_Task goal:_ Check each line of the entries below for the string "imports" and state how many lines have it, with no other text.

_Entries with model source code:_
::::
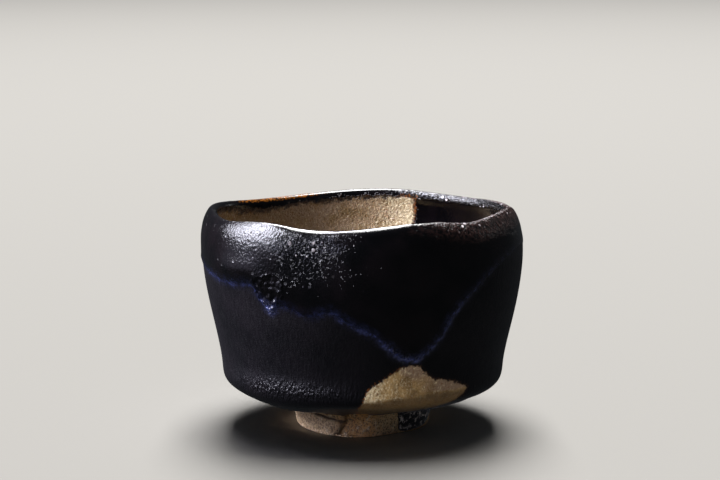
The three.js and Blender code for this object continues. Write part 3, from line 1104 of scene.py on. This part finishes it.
    def _torn_relief(self, skin: Skin) -> np.ndarray:
        """Gives the relief of the torn pocket: a broken ridge round it and lumps in its sunk middle."""
        torn = np.where(skin.outside, TEAR.distance(skin.azimuth, skin.path, skin.radius), OUT_OF_REACH)
        ragged = torn + 1.5 * skin.grain(2.2, 5.5) + 0.6 * skin.grain(0.9, 7.1)
        ridge = bell(-0.3, 0.6, ragged) * (0.5 + 1.3 * skin.grain(1.2, 3.4))
        lumps = 0.45 * skin.grain(1.6, 1.2) - 0.4
        return self.torn_ridge * ridge * ease(68, 62, skin.path) + ease(0, 1.6, ragged) * lumps

    def _swell_relief(self, skin: Skin, marks: dict[Mark, np.ndarray]) -> np.ndarray:
        """Gives the relief of the wrinkled turn, the roll, the bulge, its dent and the pebbles."""
        upper = marks[Mark.UPPER]
        relief = self.wrinkle_depth * marks[Mark.TURN] * skin.grain(2.2, 6.2, stretch=1.6)
        roll = Stretch.ROLL.on(skin) * bell(5.2, 4.0, upper) * ease(0, 2.5, upper)
        relief += self.roll * roll * skin.outside
        bulge = Stretch.BULGE.on(skin) * bell(73, 9, skin.path)
        dent = Stretch.DENT.on(skin) * bell(70, 13, skin.path)
        relief += self.bulge * (bulge - 1.6 * dent) * skin.outside
        pebbled = np.clip(marks[Mark.GRIT], 0, 1) * ease(0, 2, upper)
        return relief + self.pebble_depth * pebbled * skin.grain(3.0, 9.4)

    def _foot_cuts(self, skin: Skin) -> np.ndarray:
        """Gives the relief of the foot: rough clay, one facet cut away from the next and a short groove.

        Args:
            skin: The bowl's points.

        Returns:
            The relief in millimetres, for points on the foot.
        """
        rough = skin.grain(4.4, 2.7) + 0.6 * skin.grain(1.9, 8.9)
        past = self._past_facet(skin)
        facet = ease(-2.4, 1.6, past) * ease(24, 4, past)
        chips = ease(0.1, 0.35, skin.grain(3.1, 6.6)) * ease(2.0, 0.8, skin.height)
        cuts = self.facet_depth * facet + self.groove_depth * self._groove(skin)
        cuts += self.chip_depth * chips * Stretch.FOOT_CHIPS.on(skin)
        return self.foot_rough * (rough - 0.6) - cuts

    @staticmethod
    def _past_facet(skin: Skin) -> np.ndarray:
        """Gives how many degrees a point lies past the slanting edge where two facets of the foot meet."""
        slant = 249.5 + 1.15 * skin.height
        return turn_between(0, skin.azimuth) + 360 - slant + 2.0 * skin.grain(2.4, 3.3)

    @staticmethod
    def _groove(skin: Skin) -> np.ndarray:
        """Gives how near a point lies to the short groove under the top of the foot, up to 1."""
        line = 7.7 - 0.045 * (skin.azimuth - 222)
        return bell(line, 0.6, skin.height) * Stretch.FOOT_GROOVE.on(skin)

    @staticmethod
    def _store(piece: bpy.types.Object, marks: dict[Mark, np.ndarray]) -> None:
        """Stores each measure on the mesh, for the material to read."""
        for mark in Mark:
            layer = piece.data.attributes.new(mark.value, "FLOAT", "POINT")
            layer.data.foreach_set("value", marks[mark].astype(np.float32))


@dataclass(frozen=True)
class Softbox:
    """One soft studio light, by the direction it shines from: degrees, metres and watts."""

    name: str
    azimuth: float
    elevation: float
    distance: float
    width: float
    height: float
    power: float
    colour: str = "ffffff"
    bowl_only: bool = False

    def build(self, target: Vector, bowl: bpy.types.Object) -> bpy.types.Object:
        """Hangs the light and turns it to its target.

        Args:
            target: The point that it shines at.
            bowl: What it lights alone, where it is flagged off the floor.

        Returns:
            The light's object.
        """
        light = bpy.data.lights.new(self.name, "AREA")
        light.shape = "RECTANGLE"
        light.size, light.size_y = self.width, self.height
        light.energy = self.power
        light.color = linear(self.colour)[:3]
        around, up = math.radians(self.azimuth), math.radians(self.elevation)
        away = Vector((math.cos(around) * math.cos(up), math.sin(around) * math.cos(up), math.sin(up)))
        lamp = bpy.data.objects.new(self.name, light)
        lamp.location = target + away * self.distance
        lamp.rotation_euler = away.to_track_quat("Z", "Y").to_euler()
        bpy.context.scene.collection.objects.link(lamp)
        if self.bowl_only:
            lit = bpy.data.collections.new(f"lit_by_{self.name}")
            lit.objects.link(bowl)
            lamp.light_linking.receiver_collection = lit
        return lamp


@dataclass(frozen=True)
class Studio:
    """The pale floor, the soft lights and the camera."""

    floor_size: float = 16.0
    floor_colour: str = "b4b1ac"
    floor_roughness: float = 0.9
    world_colour: str = "8f949c"
    world_strength: float = 0.12
    camera_place: tuple[float, float, float] = (-0.0008, -0.753, 0.196)
    camera_pitch: float = 9.45
    lens: float = 100.0
    sensor: float = 36.0
    target: tuple[float, float, float] = (0, 0, 0.045)
    lights: tuple[Softbox, ...] = (
        Softbox("key", 183, 40, 0.9, 0.7, 0.6, 43.0, "f0f0ff", bowl_only=True),
        Softbox("wing", 120, 57, 0.9, 0.5, 0.38, 12.0, "f4f2ff", bowl_only=True),
        Softbox("top", 90, 71, 5.2, 2.1, 4.0, 448.0),
        Softbox("back", 90, 66, 1.0, 0.26, 0.62, 10.0, bowl_only=True),
        Softbox("glow", 190, 12, 0.9, 0.8, 0.8, 1.2, "e2deff", bowl_only=True),
        Softbox("low", 222, 18, 1.2, 0.2, 0.2, 2.2, "e0e0ff", bowl_only=True),
        Softbox("rim", 48, 8, 1.2, 0.12, 0.3, 0.1, bowl_only=True),
    )

    def build(self, bowl: bpy.types.Object) -> None:
        """Sets up the floor, the world, the lights and the camera.

        Args:
            bowl: What the flagged lights shine on.
        """
        self._floor()
        world = bpy.data.worlds.new("studio")
        world.use_nodes = True
        background = world.node_tree.nodes["Background"]
        background.inputs["Color"].default_value = linear(self.world_colour)
        background.inputs["Strength"].default_value = self.world_strength
        bpy.context.scene.world = world
        for light in self.lights:
            light.build(Vector(self.target), bowl)
        camera = bpy.data.cameras.new("camera")
        camera.lens, camera.sensor_width = self.lens, self.sensor
        camera.clip_end = self.floor_size * 2
        stand = bpy.data.objects.new("camera", camera)
        stand.location = self.camera_place
        stand.rotation_euler = (math.radians(90 - self.camera_pitch), 0, 0)
        bpy.context.scene.collection.objects.link(stand)
        bpy.context.scene.camera = stand
        bpy.context.scene.view_settings.view_transform = "Standard"
        LOG.info("studio: %d lights", len(self.lights))

    def _floor(self) -> None:
        """Lays the plain pale floor."""
        bpy.ops.object.select_all(action="DESELECT")
        bpy.ops.mesh.primitive_plane_add(size=self.floor_size)
        floor = bpy.context.object
        floor.name = "floor"
        material = bpy.data.materials.new("pale_paper")
        material.use_nodes = True
        shader = material.node_tree.nodes["Principled BSDF"]
        shader.inputs["Base Color"].default_value = linear(self.floor_colour)
        shader.inputs["Roughness"].default_value = self.floor_roughness
        floor.data.materials.append(material)
        floor.visible_glossy = False


def main() -> None:
    """Builds the bowl and the studio."""
    logging.basicConfig(level=logging.INFO, format="%(name)s: %(message)s")
    bowl = TeaBowl().build()
    Studio().build(bowl)


if __name__ == "__main__":
    main()
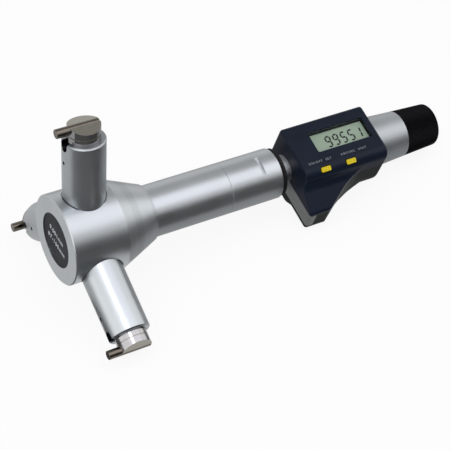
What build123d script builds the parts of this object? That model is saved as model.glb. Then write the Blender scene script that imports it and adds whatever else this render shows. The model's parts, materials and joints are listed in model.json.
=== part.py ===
from build123d import *
from math import atan, cos, degrees, pi, radians, sin, sqrt, tan
import os

# Three-point inside micrometer with a digital display, 87 to 100 mm, set to 99.551 mm.
# Millimetres. Every piece is drawn with the measuring axis along X, from the head at
# the front to the ratchet knob at the back, and the origin where the three arms' axes
# meet that axis. At the end each piece is laid down nose up, as the instrument rests
# on a bench: on the rims of two arms and on the chin of the display unit.

# Measuring range and reading
reading = 99.551
smallest_bore = 87.0
largest_bore = 100.0
screw_pitch = 0.5
cone_slope = 0.5

# Running and seating clearances
fit_gap = 0.02
running_gap = 0.04
loose_gap = 0.3
seat_gap = 0.02
stop_gap = 0.45

# How far a cutting body reaches past what it cuts
overcut = 1.0

# Head
head_radius = 17.7
head_front = -11.8
head_shoulder = 10.3
head_rear = 25.6
head_rear_radius = 11.3
head_front_chamfer = 0.35
cavity_radius = 10.6
cavity_rear = 19.9
badge_radius = 10.85
badge_recess = 0.35
badge_thickness = 0.45
cap_thickness = 1.8

# Arms: sleeve, anvil, shoe, contact pin, guide pin and return spring
arm_angles = (0, 120, -120)
sleeve_radius = 8.15
sleeve_bore = 6.26
sleeve_end = 43.4
sleeve_seat = 12.0
sleeve_chamfer = 0.5
spot_face_radius = 8.5
spot_face_depth = 16.4
collar_bore = 4.55
collar_bottom = 20.0
collar_top = 22.0
notch_width = 4.3
notch_depth = 3.8
guide_pin_radius = 0.75
guide_pin_height = 34.4
guide_pin_recess = 0.6
guide_pin_reach = 1.3
anvil_rod_radius = collar_bore - running_gap
anvil_step = 28.8
roof_fall = 12.0
roof_drop = 0.15
anvil_groove_height = 45.6
anvil_groove_width = 0.35
anvil_groove_depth = 0.25
contact_pin_radius = 1.77
contact_pin_front = -11.2
contact_pin_chamfer = 0.12
shoe_disc_radius = 6.15
shoe_disc_bottom = 11.0
shoe_disc_top = 13.8
shoe_foot_radius = 2.75
shoe_foot_centre = 3.3
shoe_spigot_radius = 2.4
shoe_spigot_length = 5.0
spring_wire = 0.8
arm_spring_turns = 4

# Measuring cone and push rod
cone_radius_at_arms = 7.0
cone_front = -8.3
cone_land = 6.7
cone_back = 7.1
hub_radius = 5.2
hub_back = 10.5
rod_radius = 3.0
rod_seat_depth = 4.0
rod_rear = 78.0
rod_collar_gap = 0.7
rod_collar_front = 50.6
rod_collar_length = 2.6
ball_radius = 2.0
ball_seat_depth = 3.1
rod_spring_turns = 9
rod_spring_wire = 1.1

# Extension tube, adapter sleeve and seal
tube_radius = 10.24
adapter_wall = 2.24
spigot_wall = 1.5
joint_position = 59.3
joint_chamfer = 0.15
front_spigot_length = 5.0
rear_spigot_length = 7.0
bush_length = 12.0
adapter_chamfer = 1.0
spanner_slot_setback = 8.6
spanner_slot_width = 1.5
spanner_slot_depth = 0.9
spanner_slot_angle = 25.0
seal_thickness = 1.16
seal_step = 0.54

# Display unit: a flat face turned towards the reader, with a chin below it. Places on it
# are given along the measuring axis, down the face and out of the face.
unit_turn = 21.0
unit_front = 88.7
unit_rear = 127.7
unit_top = -10.8
unit_bottom = 13.7
face_height = 13.0
back_height = -12.8
crest_radius = 4.0
back_top_radius = 7.5
back_bottom_radius = 10.5
edge_radius = 1.5
end_radius = 1.2
chin_foot_height = 5.96
chin_foot_radius = 4.5
chin_bottom = 23.2
chin_front_height = 0.2
chin_back_height = -10.5
chin_step = (11.5, 8.0)
chin_width = 9.2
chin_corner_radius = 3.5
chin_waist = (110.4, 14.5)
chin_waist_radius = 25.0
chin_tail = (124.0, 12.5)
chin_rise = (105.0, -1.5)
cover_wall = 1.5
parting_front = -1.5
parting_rear = 4.4
parting_bend = (104.0, 117.0)
smallest_rounding = 0.05
chin_rest_setback = 1.0

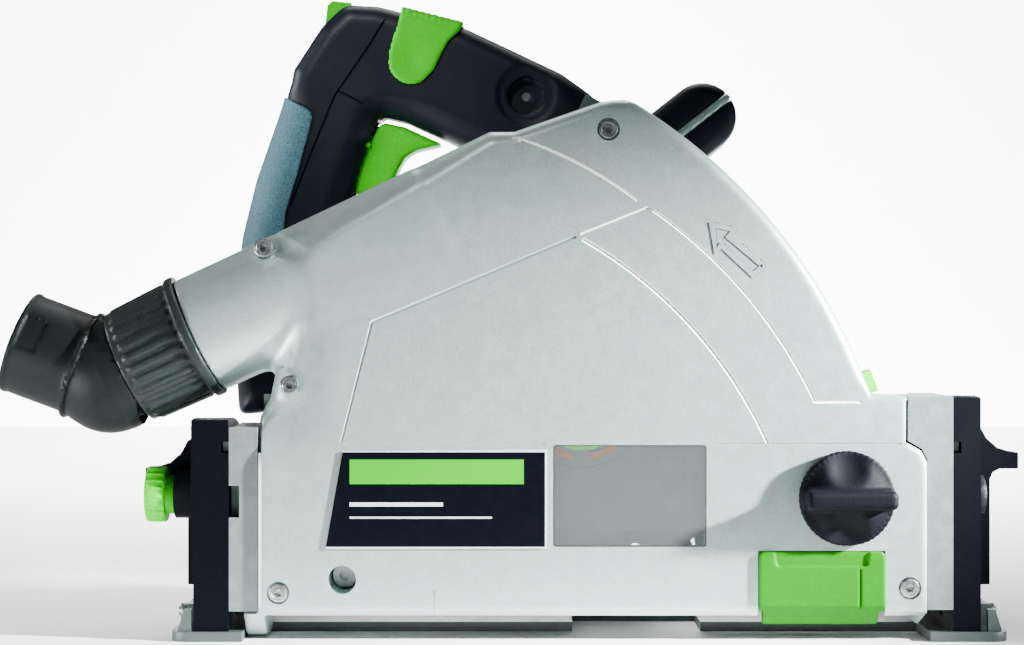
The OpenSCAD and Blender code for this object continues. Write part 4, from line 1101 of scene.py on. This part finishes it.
cam = bpy.data.cameras.new("camera")
cam.lens = 73.24
cam.sensor_width = 36
view = bpy.data.objects.new("camera", cam)
bpy.context.scene.collection.objects.link(view)
view.location = (-0.0318, -0.930, 0.1304)
view.rotation_euler = (math.radians(90), 0, 0)
bpy.context.scene.camera = view

me = bpy.data.meshes.new("floor")
me.from_pydata([(-3, -3, 0), (3, -3, 0), (3, 3, 0), (-3, 3, 0)], [], [(0, 1, 2, 3)])
floor = bpy.data.objects.new("floor", me)
bpy.context.scene.collection.objects.link(floor)
s = Shader("floor")
s.put("Base Color", s.mix(s.noise(3, 2), (0.93, 0.93, 0.93), (0.96, 0.96, 0.96)))
s.put("Roughness", 0.9)
me.materials.append(s.m)

world = bpy.data.worlds.new("studio")
bpy.context.scene.world = world
world.use_nodes = True
bg = world.node_tree.nodes["Background"]
bg.inputs[0].default_value = (0.95, 0.98, 1, 1)
bg.inputs[1].default_value = 0.06


def card(name, corners, strength):
    """A glowing white card in the studio, which is clear from behind."""
    me = bpy.data.meshes.new(name)
    me.from_pydata(corners, [], [(0, 1, 2, 3)])
    ob = bpy.data.objects.new(name, me)
    bpy.context.scene.collection.objects.link(ob)
    s = Shader(name)
    s.put("Base Color", (0.9, 0.9, 0.9, 1))
    s.put("Emission Color", (1, 1, 1, 1))
    s.put("Emission Strength", strength)
    behind = s.t.nodes.new("ShaderNodeNewGeometry").outputs["Backfacing"]
    s.put("Alpha", s.math("SUBTRACT", 1.0, behind))
    me.materials.append(s.m)


card("backdrop", [(-0.85, 1.7, 0), (0.80, 1.7, 0), (0.80, 1.7, 0.62), (-0.85, 1.7, 0.62)], 8.0)


def hang(light, at, to):
    """Puts a light in the studio, shining from one place towards another."""
    ob = bpy.data.objects.new(light.name, light)
    bpy.context.scene.collection.objects.link(ob)
    ob.location = at
    ob.rotation_euler = (Vector(to) - Vector(at)).to_track_quat("-Z", "Y").to_euler()


def area(name, at, to, size, power):
    """A soft rectangular light."""
    li = bpy.data.lights.new(name, "AREA")
    li.shape = "RECTANGLE"
    li.size, li.size_y = size
    li.energy = power
    hang(li, at, to)


area("low_left", (-0.48, -0.26, 0.02), (-0.05, -0.08, 0.05), (0.25, 0.03), 2.6)
area("side_left", (-0.85, -0.02, 0.4), (-0.05, 0.0, 0.15), (0.3, 0.3), 6.0)
area("top", (0.0, 0.25, 0.9), (0, 0, 0.15), (0.7, 0.25), 3)


def spot(name, at, to, cone, power, soft):
    """A round light whose beam fades out towards its rim."""
    li = bpy.data.lights.new(name, "SPOT")
    li.energy = power
    li.spot_size = math.radians(cone)
    li.spot_blend = 1.0
    li.shadow_soft_size = soft
    hang(li, at, to)


spot("key", (0.62, -0.25, 0.27), (0.0, -0.08, 0.065), 27, 330, 0.02)
spot("handle_spot", (-0.35, -0.85, 0.85), (-0.085, -0.02, 0.252), 10.5, 34, 0.05)
spot("floor_back", (0, 1.1, 1.5), (0, 1.1, 0), 84, 750, 0.2)
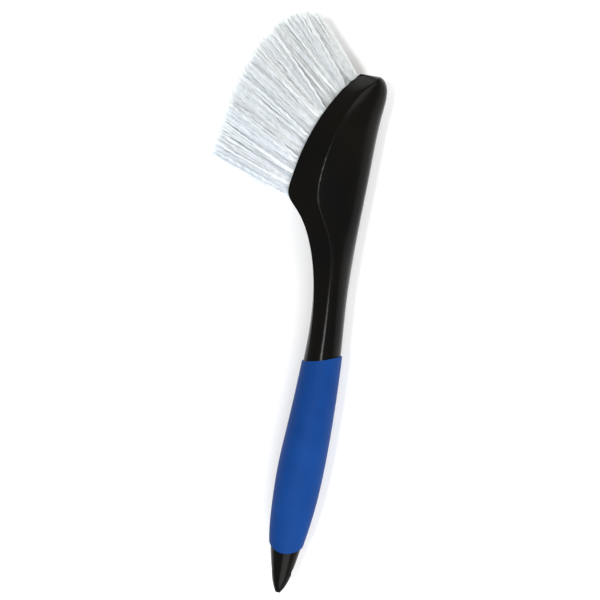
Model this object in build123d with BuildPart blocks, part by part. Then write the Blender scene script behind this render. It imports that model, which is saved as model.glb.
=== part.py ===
::::
_Response below:_ 2